◆ Problem to work on ◆
Please quote exactly the lines below from the line containing "# the origin" to the line containing "for node in", both lines included, and nothing else.

◆ Supplied data ◆
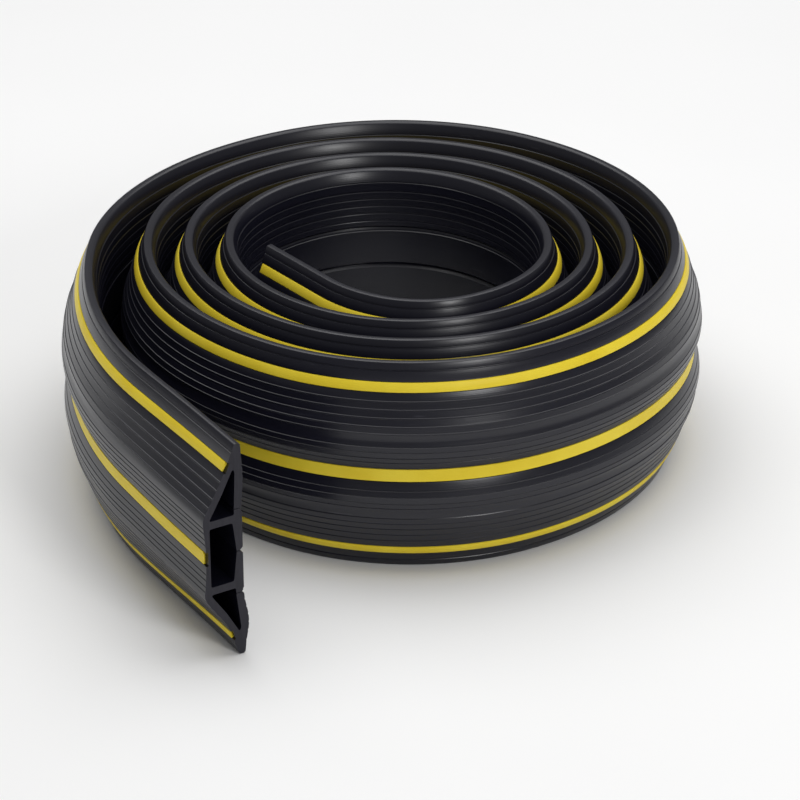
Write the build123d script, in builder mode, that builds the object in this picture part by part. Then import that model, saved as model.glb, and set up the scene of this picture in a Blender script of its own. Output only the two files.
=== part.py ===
from build123d import *
import math
import os

os.makedirs("parts", exist_ok=True)

# ---------------------------------------------------------------------------
# Floor cable protector: one flexible rubber strip with three cable channels
# and three coloured inlay stripes, wound into a coil that stands on its edge.
# Section sketches: x is the thickness above the slit base, y runs across the
# strip.  The base faces the inside of the coil and the hump faces outwards.
# ---------------------------------------------------------------------------

# strip section, in mm
strip_width = 130.0
strip_height = 24.0
hump_width = 47.0
hump_dip = 1.6
rim_thickness = 3.4
rim_round = 1.5
base_corner_round = 1.0
hump_corner_round = 2.0

# cable channels
hump_wall = 4.2
base_wall = 4.8
slit_lip = 3.8
centre_channel_width = 36.0
divider_thickness = 4.6
ramp_wall = 4.6
channel_round = 1.0

# cuts in the base that let a cable be pressed in
slit_width = 0.4
notch_width = 3.6
notch_depth = 1.8
side_notch_width = 2.4
side_notch_depth = 1.2
side_slit_from_divider = 3.4

# inlay stripes
centre_inlay_width = 7.8
side_inlay_width = 5.8
inlay_depth = 1.3
inlay_proud = 0.2
inlay_side_gap = 0.2
inlay_edge_distance = 12.9
inlay_setback = 1.5

# winding, from the outer end inwards
turn_gap = 0.6
turn_pitch = strip_height + turn_gap
tail_straight = 100.0
tail_radius = 302.0
tail_sweep = 34.0
arc_sweep = 60.0
arc_count = 22
oval_radii = (85.0, 107.0, 83.0)
outer_slack = (5.0, -6.0, 13.0, -1.0, -4.0, 30.0)
inner_radius = 57.0
inner_turn_sweep = 12.0
inner_end_radius = 75.0
inner_end_sweep = 28.0
inner_straight = 60.0

# stretches that bend when the free ends or the outer turn are moved
tail_flex_sweep = 18.0
outer_flex_sweep = 36.0
inner_flex_sweep = 40.0

# ------------------------------ strip section ------------------------------

half_width = strip_width / 2
half_hump = hump_width / 2
half_centre = centre_channel_width / 2
channel_top = strip_height - hump_wall
ramp_run = half_width - half_hump
ramp_rise = strip_height - rim_thickness
ramp_slope = math.degrees(math.atan2(ramp_run, ramp_rise))
side_foot = half_centre + divider_thickness
side_slit_at = side_foot + side_slit_from_divider
wall_shift = ramp_wall / math.sin(math.radians(ramp_slope))
side_apex = half_width - (base_wall + wall_shift - rim_thickness) * ramp_run / ramp_rise
side_top = half_width - (channel_top + wall_shift - rim_thickness) * ramp_run / ramp_rise
inlay_at = half_width - inlay_edge_distance
inlay_face = rim_thickness + inlay_edge_distance * ramp_rise / ramp_run
centre_groove_width = centre_inlay_width + 2 * inlay_side_gap
side_groove_width = side_inlay_width + 2 * inlay_side_gap
hump_face = strip_height - hump_dip

with BuildSketch() as centre_channel:
    with BuildLine():
        Polyline(
            (slit_lip, 0),
            (base_wall + 1, half_centre),
            (channel_top, half_centre),
            (channel_top, -half_centre),
            (base_wall + 1, -half_centre),
            close=True,
        )
    make_face()

with BuildSketch() as side_channel:
    with BuildLine():
        Polyline(
            (base_wall, side_foot),
            (base_wall, side_apex),
            (channel_top, max(side_top, side_foot + 1)),
            (channel_top, side_foot),
            close=True,
        )
    make_face()
    fillet(side_channel.vertices().filter_by_position(Axis.X, 0, base_wall + 1), channel_round)

with BuildSketch() as groove:
    with Locations(Location((inlay_face, inlay_at, 0), 90 - ramp_slope)):
        Rectangle(2 * inlay_depth, side_groove_width)

with BuildSketch() as strip_section:
    with BuildLine():
        Polyline(
            (strip_height, half_hump),
            (rim_thickness, half_width),
            (0, half_width),
            (0, -half_width),
            (rim_thickness, -half_width),
            (strip_height, -half_hump),
        )
        ThreePointArc((strip_height, -half_hump), (hump_face, 0), (strip_height, half_hump))
    make_face()
    fillet(strip_section.vertices().filter_by_position(Axis.X, -0.1, 0.1), base_corner_round)
    fillet(
        strip_section.vertices().filter_by_position(Axis.X, rim_thickness - 0.1, rim_thickness + 0.1),
        rim_round,
    )
    fillet(
        strip_section.vertices().filter_by_position(Axis.X, strip_height - 0.1, strip_height + 0.1),
        hump_corner_round,
    )
    add(centre_channel.sketch, mode=Mode.SUBTRACT)
    for side in (side_channel.sketch, groove.sketch):
        add(side, mode=Mode.SUBTRACT)
        add(mirror(side, about=Plane.XZ, mode=Mode.PRIVATE), mode=Mode.SUBTRACT)
    with Locations((hump_face, 0)):
        Rectangle(2 * inlay_depth, centre_groove_width, mode=Mode.SUBTRACT)
    with BuildLine():
        Polyline((0, notch_width / 2), (notch_depth, 0), (0, -notch_width / 2), close=True)
    make_face(mode=Mode.SUBTRACT)
    with Locations((strip_height / 4, 0)):
        Rectangle(strip_height / 2, slit_width, mode=Mode.SUBTRACT)
    for side in (1, -1):
        with BuildLine():
            Polyline(
                (0, side * side_slit_at + side_notch_width / 2),
                (side_notch_depth, side * side_slit_at),
                (0, side * side_slit_at - side_notch_width / 2),
                close=True,
            )
        make_face(mode=Mode.SUBTRACT)
        with Locations((base_wall / 2, side * side_slit_at)):
            Rectangle(base_wall + 1, slit_width, mode=Mode.SUBTRACT)

with BuildSketch() as centre_inlay:
    with Locations((hump_face - inlay_depth, 0)):
        Rectangle(inlay_depth + inlay_proud, centre_inlay_width, align=(Align.MIN, Align.CENTER))

with BuildSketch() as upper_inlay:
    with Locations(Location((inlay_face, inlay_at, 0), 90 - ramp_slope)):
        with Locations((-inlay_depth, 0)):
            Rectangle(inlay_depth + inlay_proud, side_inlay_width, align=(Align.MIN, Align.CENTER))

with BuildSketch() as lower_inlay:
    mirror(upper_inlay.sketch, about=Plane.XZ)

# ------------------------------ winding plan -------------------------------
# Each leg runs inwards from its outer end: a straight (radius 0, length) or an
# arc (radius, sweep) about a centre on the base side of the strip.

arc_radii = []
for k in range(arc_count):
    radius = oval_radii[k % 3] + (k // 3) * turn_pitch / 2
    late = k - (arc_count - len(outer_slack))
    if late >= 0:
        radius += outer_slack[late]
    arc_radii.append(radius)

outer_arc = arc_radii[21]
hinge_arc = arc_radii[20]
half_flex_rest = (arc_sweep - outer_flex_sweep) / 2

plan = {
    "tail": [(0, tail_straight), (tail_radius, tail_sweep - tail_flex_sweep)],
    "tail_flex": [(tail_radius, tail_flex_sweep)],
    "outer_turn": [(outer_arc, arc_sweep), (hinge_arc, half_flex_rest)],
    "outer_flex": [(hinge_arc, outer_flex_sweep)],
    "coil_turn_4": [(hinge_arc, half_flex_rest)] + [(arc_radii[k], arc_sweep) for k in (19, 18, 17, 16)],
    "coil_turn_3": [(arc_radii[k], arc_sweep) for k in range(15, 9, -1)],
    "coil_turn_2": [(arc_radii[k], arc_sweep) for k in range(9, 3, -1)],
    "coil_turn_1": [(arc_radii[k], arc_sweep) for k in range(3, -1, -1)] + [(inner_radius, inner_turn_sweep)],
    "inner_flex": [(inner_radius, inner_flex_sweep)],
    "inner_end": [(inner_end_radius, inner_end_sweep), (0, inner_straight)],
}


class Leg:
    """One straight or arc of the strip, from its outer end at (x, y) inwards."""

    def __init__(self, x, y, heading, radius, size):
        self.radius = radius
        self.size = size
        turn = math.radians(heading)
        self.out = (math.sin(turn), -math.cos(turn))
        self.back = (-math.cos(turn), -math.sin(turn))
        self.plane = Plane(
            origin=(x, y, half_width),
            x_dir=(self.out[0], self.out[1], 0),
            z_dir=(self.back[0], self.back[1], 0),
        )
        self.centre = (x - self.out[0] * radius, y - self.out[1] * radius)
        self.axis = Axis((self.centre[0], self.centre[1], 0), (0, 0, 1))
        if radius:
            self.end_heading = heading - size
            turn = math.radians(self.end_heading)
            self.end = (
                self.centre[0] + math.sin(turn) * radius,
                self.centre[1] - math.cos(turn) * radius,
            )
        else:
            self.end_heading = heading
            self.end = (x + self.back[0] * size, y + self.back[1] * size)


legs = {}
at = (0.0, 0.0)
heading = -90.0
for name, stretches in plan.items():
    legs[name] = []
    for radius, size in stretches:
        leg = Leg(at[0], at[1], heading, radius, size)
        legs[name].append(leg)
        at = leg.end
        heading = leg.end_heading

coil_names = ("coil_turn_4", "coil_turn_3", "coil_turn_2", "coil_turn_1")
legs["coil"] = [leg for name in coil_names for leg in legs[name]]
tail_start = legs["tail"][0]
short_tail = Leg(0, inlay_setback, -90, 0, tail_straight - inlay_setback)
last = legs["inner_end"][-1]
short_end = Leg(
    last.end[0] - last.back[0] * inner_straight,
    last.end[1] - last.back[1] * inner_straight,
    last.end_heading,
    0,
    inner_straight - inlay_setback,
)

inlay_legs = {
    "tail": [short_tail, legs["tail"][1]],
    "tail_flex": legs["tail_flex"],
    "outer_turn": legs["outer_turn"],
    "outer_flex": legs["outer_flex"],
    "coil": legs["coil"],
    "inner_flex": legs["inner_flex"],
    "inner_end": [legs["inner_end"][0], short_end],
}

# ------------------------------ the pieces ---------------------------------

pieces = [(name, strip_section, legs[name]) for name in plan]
for name, run in inlay_legs.items():
    pieces.append((name + "_inlay_upper", upper_inlay, run))
    pieces.append((name + "_inlay_centre", centre_inlay, run))
    pieces.append((name + "_inlay_lower", lower_inlay, run))

made = []
for name, section, run in pieces:
    with BuildPart() as piece:
        for leg in run:
            with BuildSketch(leg.plane):
                add(section.sketch)
            if leg.radius:
                revolve(axis=leg.axis, revolution_arc=-leg.size)
            else:
                extrude(amount=leg.size)
    piece.part.label = name
    made.append(piece)

# the origin is under the middle of the whole coil, on the floor
whole = Compound([piece.part for piece in made]).bounding_box()
shift = Location((-whole.center().X, -whole.center().Y, 0))
for piece in made:
    centred = piece.part.moved(shift)
    centred.label = piece.part.label
    export_step(centred, "parts/" + piece.part.label + ".step")

print("shift", shift.position)
print("box", whole.size)
length = sum(math.radians(leg.size) * leg.radius if leg.radius else leg.size
             for name in plan for leg in legs[name])
print("length of the strip", round(length))
for name in plan:
    first = legs[name][0]
    print(name, "outer end", first.plane.origin, "heading", first.end_heading)
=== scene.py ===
import math

import bmesh
import bpy
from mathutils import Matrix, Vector


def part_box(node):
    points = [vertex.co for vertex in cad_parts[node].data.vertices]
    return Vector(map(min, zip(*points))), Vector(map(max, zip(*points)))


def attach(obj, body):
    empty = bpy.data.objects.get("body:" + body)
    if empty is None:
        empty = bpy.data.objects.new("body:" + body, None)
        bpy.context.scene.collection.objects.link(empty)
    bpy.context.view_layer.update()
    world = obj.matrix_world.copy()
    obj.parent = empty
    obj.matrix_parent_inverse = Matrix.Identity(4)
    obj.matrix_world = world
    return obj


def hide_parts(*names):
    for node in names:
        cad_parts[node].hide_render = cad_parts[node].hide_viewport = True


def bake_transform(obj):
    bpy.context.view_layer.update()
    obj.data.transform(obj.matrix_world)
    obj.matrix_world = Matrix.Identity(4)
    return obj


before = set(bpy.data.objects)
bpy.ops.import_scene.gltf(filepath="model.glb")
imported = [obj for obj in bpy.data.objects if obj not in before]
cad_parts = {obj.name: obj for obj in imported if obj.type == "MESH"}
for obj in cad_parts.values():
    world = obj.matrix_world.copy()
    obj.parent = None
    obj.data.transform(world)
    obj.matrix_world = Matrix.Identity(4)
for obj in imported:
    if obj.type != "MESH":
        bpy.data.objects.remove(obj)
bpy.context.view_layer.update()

MM = 0.001

# ---------------------------------------------------------------------------
# Strip section.  "thick" is measured from the slit base outwards to the hump,
# "across" from the middle of the strip towards an edge, both in mm.
# ---------------------------------------------------------------------------
HALF_WIDTH = 65.0
HEIGHT = 24.0
HALF_HUMP = 23.5
DIP = 1.6  # how far the middle of the hump lies below its corners
RIM = 3.4  # thickness at the long edges
CHANNEL_TOP = 19.8
CENTRE_HALF = 18.0  # half the width of the centre channel
FOOT = 22.6  # where a side channel begins, beyond the divider
APEX = 51.8  # where it ends in a point
SLIT = 0.2  # half the width of a slit in the base
SIDE_SLIT = 26.0
INLAY_ACROSS = 52.1
SIDE_INLAY = 5.8
CENTRE_INLAY = 7.8
GROOVE_DEPTH = 1.3
GROOVE_GAP = 0.35
SLOPE = math.atan2(HEIGHT - RIM, HALF_WIDTH - HALF_HUMP)

# fine lines left by the die: height or depth, and places across the strip
RIB = 0.28
BASE_GROOVES = (31.0, 36.0, 41.0, 46.0, 51.0)
RAMP_RIBS = (44.5, 40.0, 35.5, 31.0, 27.0)
HUMP_GROOVES = (19.6, 16.4, 12.6, 9.0)
EDGE_GROOVE = 60.6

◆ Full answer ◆
# the origin is under the middle of the whole coil, on the floor
whole = Compound([piece.part for piece in made]).bounding_box()
shift = Location((-whole.center().X, -whole.center().Y, 0))
for piece in made:
    centred = piece.part.moved(shift)
    centred.label = piece.part.label
    export_step(centred, "parts/" + piece.part.label + ".step")

print("shift", shift.position)
print("box", whole.size)
length = sum(math.radians(leg.size) * leg.radius if leg.radius else leg.size
             for name in plan for leg in legs[name])
print("length of the strip", round(length))
for name in plan:
    first = legs[name][0]
    print(name, "outer end", first.plane.origin, "heading", first.end_heading)
=== scene.py ===
import math

import bmesh
import bpy
from mathutils import Matrix, Vector


def part_box(node):
    points = [vertex.co for vertex in cad_parts[node].data.vertices]
    return Vector(map(min, zip(*points))), Vector(map(max, zip(*points)))


def attach(obj, body):
    empty = bpy.data.objects.get("body:" + body)
    if empty is None:
        empty = bpy.data.objects.new("body:" + body, None)
        bpy.context.scene.collection.objects.link(empty)
    bpy.context.view_layer.update()
    world = obj.matrix_world.copy()
    obj.parent = empty
    obj.matrix_parent_inverse = Matrix.Identity(4)
    obj.matrix_world = world
    return obj


def hide_parts(*names):
    for node in names:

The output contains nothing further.